# [Exercise aim]
Report the number of lines containing "metres", with no other words.

============================================================

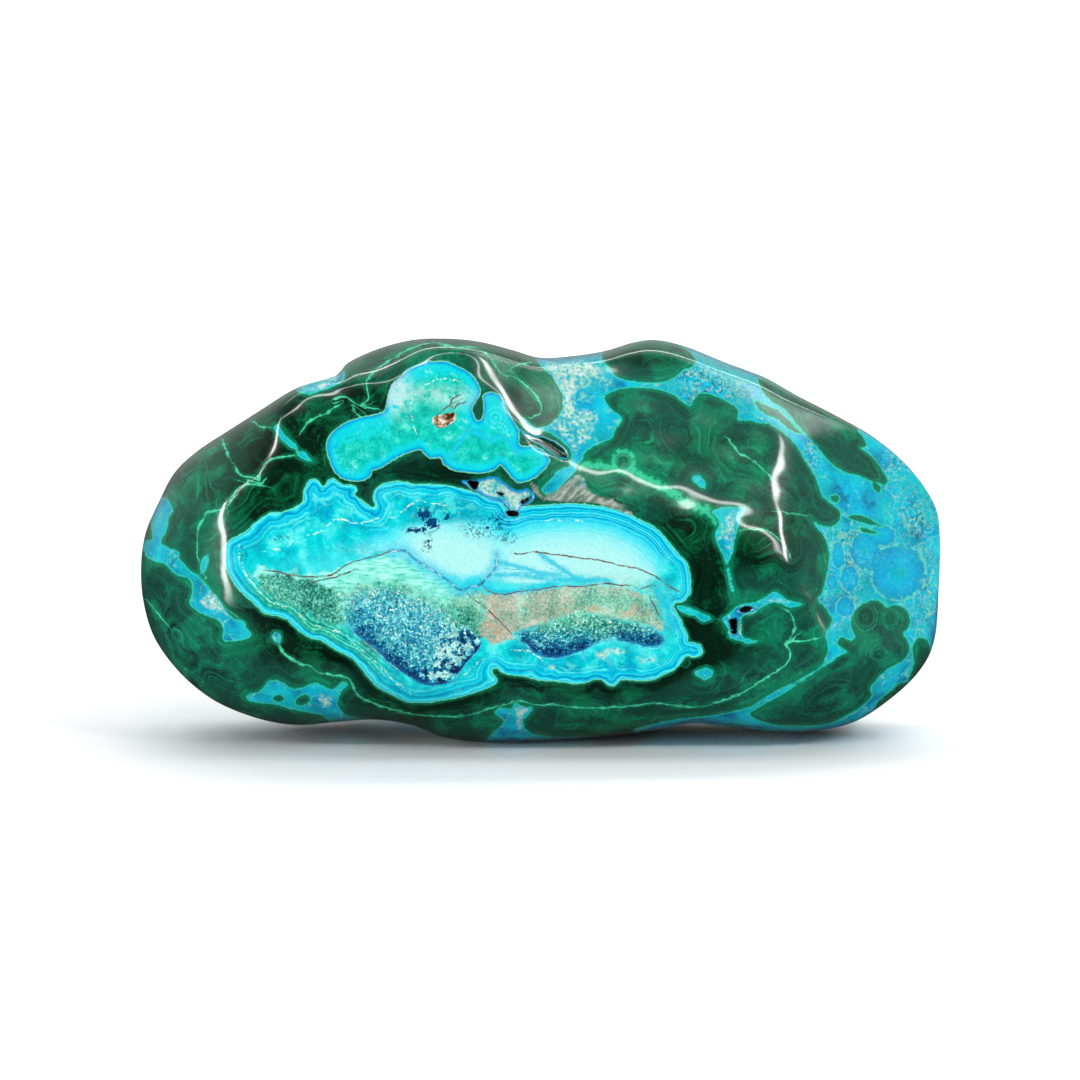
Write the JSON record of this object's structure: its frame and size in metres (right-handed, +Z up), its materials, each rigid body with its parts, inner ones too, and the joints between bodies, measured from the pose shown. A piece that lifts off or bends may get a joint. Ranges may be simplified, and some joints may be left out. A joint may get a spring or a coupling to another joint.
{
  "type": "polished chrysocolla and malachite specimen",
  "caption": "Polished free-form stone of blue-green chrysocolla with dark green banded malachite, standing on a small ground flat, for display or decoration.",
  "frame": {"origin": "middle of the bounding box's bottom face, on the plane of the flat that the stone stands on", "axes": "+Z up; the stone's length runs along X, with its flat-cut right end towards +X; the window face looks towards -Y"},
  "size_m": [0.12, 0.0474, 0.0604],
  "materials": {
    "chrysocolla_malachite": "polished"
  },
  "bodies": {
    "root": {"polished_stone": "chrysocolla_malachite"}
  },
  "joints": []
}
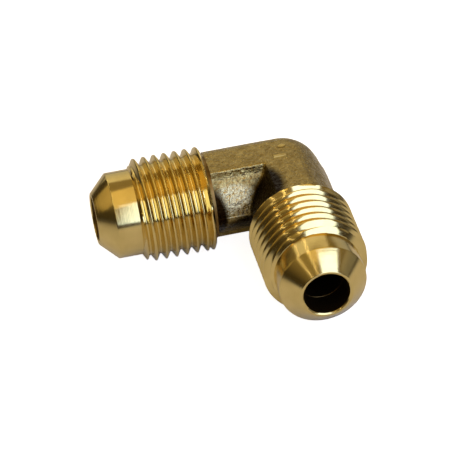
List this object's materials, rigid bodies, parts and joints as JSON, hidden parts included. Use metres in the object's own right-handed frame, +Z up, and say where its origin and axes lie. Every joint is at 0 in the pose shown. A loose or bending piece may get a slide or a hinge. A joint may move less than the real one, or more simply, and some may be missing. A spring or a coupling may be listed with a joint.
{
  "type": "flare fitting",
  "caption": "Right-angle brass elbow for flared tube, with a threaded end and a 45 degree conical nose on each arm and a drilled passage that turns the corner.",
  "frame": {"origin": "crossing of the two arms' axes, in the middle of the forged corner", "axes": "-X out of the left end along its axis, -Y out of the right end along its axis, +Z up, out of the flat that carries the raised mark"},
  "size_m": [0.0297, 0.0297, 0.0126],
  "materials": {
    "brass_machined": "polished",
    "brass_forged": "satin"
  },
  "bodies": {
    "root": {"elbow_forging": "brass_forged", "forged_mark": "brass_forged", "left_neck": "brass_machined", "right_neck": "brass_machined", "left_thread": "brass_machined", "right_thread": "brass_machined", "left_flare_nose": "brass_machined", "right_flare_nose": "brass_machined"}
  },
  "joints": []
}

============================================================

# [Result below]
2